The level of interconnection between modernism and postmodernism in analyzed pieces is different. Duke is more radical in his postmodernist project since he totally mixes with the Cops. The CSI cops mix and interconnect with ‘furies’ is limited. The CSI always seem to reassess what is meant to be normal and acceptable in the consumerist society. Constantly detecting abnormal sexual behaviours and deviations (man dressed in a costume of blue female cat) they reestablishing the discourse of normality and enforce it.
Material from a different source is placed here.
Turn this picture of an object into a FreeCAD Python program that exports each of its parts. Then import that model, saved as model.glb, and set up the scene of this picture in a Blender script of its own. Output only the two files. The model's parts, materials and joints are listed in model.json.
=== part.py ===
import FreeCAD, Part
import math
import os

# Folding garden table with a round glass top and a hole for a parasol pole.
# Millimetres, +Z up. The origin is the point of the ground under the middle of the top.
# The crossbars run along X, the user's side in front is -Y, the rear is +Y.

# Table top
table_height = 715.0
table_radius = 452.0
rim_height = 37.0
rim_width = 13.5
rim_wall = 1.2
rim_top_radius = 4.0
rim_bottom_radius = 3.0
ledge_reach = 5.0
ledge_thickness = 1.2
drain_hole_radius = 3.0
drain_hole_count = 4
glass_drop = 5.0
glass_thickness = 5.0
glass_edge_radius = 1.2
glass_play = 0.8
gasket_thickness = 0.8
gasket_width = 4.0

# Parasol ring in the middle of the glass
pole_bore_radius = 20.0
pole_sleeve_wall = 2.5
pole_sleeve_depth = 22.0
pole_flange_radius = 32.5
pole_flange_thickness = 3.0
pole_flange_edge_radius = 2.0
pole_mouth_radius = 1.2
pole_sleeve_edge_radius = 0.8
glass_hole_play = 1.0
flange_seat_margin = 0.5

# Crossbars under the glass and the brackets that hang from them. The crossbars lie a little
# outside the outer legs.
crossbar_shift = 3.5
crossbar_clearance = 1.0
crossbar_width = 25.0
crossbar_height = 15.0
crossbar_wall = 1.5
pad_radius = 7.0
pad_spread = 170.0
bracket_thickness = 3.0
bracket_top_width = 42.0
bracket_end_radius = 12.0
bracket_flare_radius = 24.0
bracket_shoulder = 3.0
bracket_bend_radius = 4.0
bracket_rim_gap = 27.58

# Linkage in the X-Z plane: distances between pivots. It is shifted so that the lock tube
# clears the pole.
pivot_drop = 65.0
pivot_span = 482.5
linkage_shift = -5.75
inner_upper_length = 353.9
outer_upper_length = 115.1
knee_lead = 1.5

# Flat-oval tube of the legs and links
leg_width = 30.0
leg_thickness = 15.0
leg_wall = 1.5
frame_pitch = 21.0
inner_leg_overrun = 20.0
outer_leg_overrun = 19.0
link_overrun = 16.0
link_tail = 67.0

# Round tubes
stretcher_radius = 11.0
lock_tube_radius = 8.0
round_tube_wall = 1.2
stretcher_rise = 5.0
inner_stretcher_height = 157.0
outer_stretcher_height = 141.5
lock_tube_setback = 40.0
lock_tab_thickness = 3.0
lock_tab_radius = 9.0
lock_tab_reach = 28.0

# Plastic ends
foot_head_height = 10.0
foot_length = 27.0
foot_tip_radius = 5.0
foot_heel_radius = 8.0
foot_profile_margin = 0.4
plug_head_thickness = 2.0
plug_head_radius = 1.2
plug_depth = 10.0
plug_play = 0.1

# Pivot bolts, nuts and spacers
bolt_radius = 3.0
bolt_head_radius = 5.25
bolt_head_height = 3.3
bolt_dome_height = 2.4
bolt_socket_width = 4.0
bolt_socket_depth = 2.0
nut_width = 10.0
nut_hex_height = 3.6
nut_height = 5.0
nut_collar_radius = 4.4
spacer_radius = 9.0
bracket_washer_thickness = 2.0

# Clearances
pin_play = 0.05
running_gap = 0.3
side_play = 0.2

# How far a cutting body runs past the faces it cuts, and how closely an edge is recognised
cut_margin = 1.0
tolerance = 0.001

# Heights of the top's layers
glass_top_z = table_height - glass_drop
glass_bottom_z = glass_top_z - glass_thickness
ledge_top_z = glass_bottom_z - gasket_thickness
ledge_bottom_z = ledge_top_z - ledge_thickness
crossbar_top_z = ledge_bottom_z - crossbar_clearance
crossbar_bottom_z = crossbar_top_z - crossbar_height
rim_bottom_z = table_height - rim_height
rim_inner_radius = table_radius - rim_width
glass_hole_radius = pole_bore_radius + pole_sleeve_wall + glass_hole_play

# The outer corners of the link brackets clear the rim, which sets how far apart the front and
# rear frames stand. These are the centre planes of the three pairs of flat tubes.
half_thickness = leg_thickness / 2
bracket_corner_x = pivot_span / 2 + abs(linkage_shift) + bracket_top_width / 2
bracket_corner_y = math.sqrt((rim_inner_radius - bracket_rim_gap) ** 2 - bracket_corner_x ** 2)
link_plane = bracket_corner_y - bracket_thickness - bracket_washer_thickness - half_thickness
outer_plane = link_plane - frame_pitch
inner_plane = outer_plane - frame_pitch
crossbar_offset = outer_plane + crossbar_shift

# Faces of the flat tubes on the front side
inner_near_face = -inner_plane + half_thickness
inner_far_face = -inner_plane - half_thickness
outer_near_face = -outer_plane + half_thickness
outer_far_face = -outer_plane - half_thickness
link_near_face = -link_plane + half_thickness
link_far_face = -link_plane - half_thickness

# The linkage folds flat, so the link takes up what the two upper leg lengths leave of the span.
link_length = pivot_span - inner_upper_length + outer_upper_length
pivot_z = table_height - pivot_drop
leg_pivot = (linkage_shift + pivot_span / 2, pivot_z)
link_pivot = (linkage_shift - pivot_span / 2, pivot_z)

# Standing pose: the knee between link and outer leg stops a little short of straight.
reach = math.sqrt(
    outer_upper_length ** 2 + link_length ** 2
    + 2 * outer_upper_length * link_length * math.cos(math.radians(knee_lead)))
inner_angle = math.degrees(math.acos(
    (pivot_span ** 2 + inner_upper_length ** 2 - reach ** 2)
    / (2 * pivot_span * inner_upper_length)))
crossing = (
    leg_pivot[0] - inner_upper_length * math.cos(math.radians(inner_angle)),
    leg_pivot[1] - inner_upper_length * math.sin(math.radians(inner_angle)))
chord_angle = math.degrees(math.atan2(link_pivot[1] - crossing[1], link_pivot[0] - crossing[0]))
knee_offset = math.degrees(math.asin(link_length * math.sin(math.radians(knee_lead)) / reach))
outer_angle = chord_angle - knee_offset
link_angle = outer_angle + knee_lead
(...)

It is important to note that postmodernism is represented in both pieces in a readable way. Though the shifting position of the reader and parameters of narration is evident, in Fear and loathing for example the journalistic mode of narration (Gonzo journalism) is maintained through the novel. Thus, it produces a readable assault against readability. Both texts need the frame to establish the postmodernist outcomes but if Fear and Loathing do away with using postmodernist discourse which is evident, the CSI series construct situations in the conventional world that make it look like a simulacrum of itself.

References

  1. Aquarium LP. ‘Barbie Girl’, MCA 1997 Barthes, Roland. The Death of the Author. Image, Music, Text. Ed. and trans. Stephen Heath. New York: Hill, 1977
  2. Durham, Scott: Phantom Communities, The Simulacrum and the Limits of Postmodernism. Stanford, California 1998
  3. Jameson, Fredric. Postmodernism, Or, the Cultural Logic of Late Capitalism. Durham, NC: Duke University Press, 1991.
  4. Eagleton, Terry. Capitalism, Modernism, and Postmodernism’. New Left Review , volume 152, 1985, pp. 60-73
  5. TV Series “Fur and Loathing” from “CSI: Crime Scene Investigation” (2000) Original Air Date: 2003 (Season 4, Episode 5)
  6. Thompson, Hunter. Fear and Loathing in Los Vegas. New York: Vintage, 1998. Wachowski, Larry and Wachowski Andy, dir. Matrix. 1990. Warner bros., 1999.
  7. Zizek, Slavoj. The Sublime Object of Ideology. London: Verso, 1989.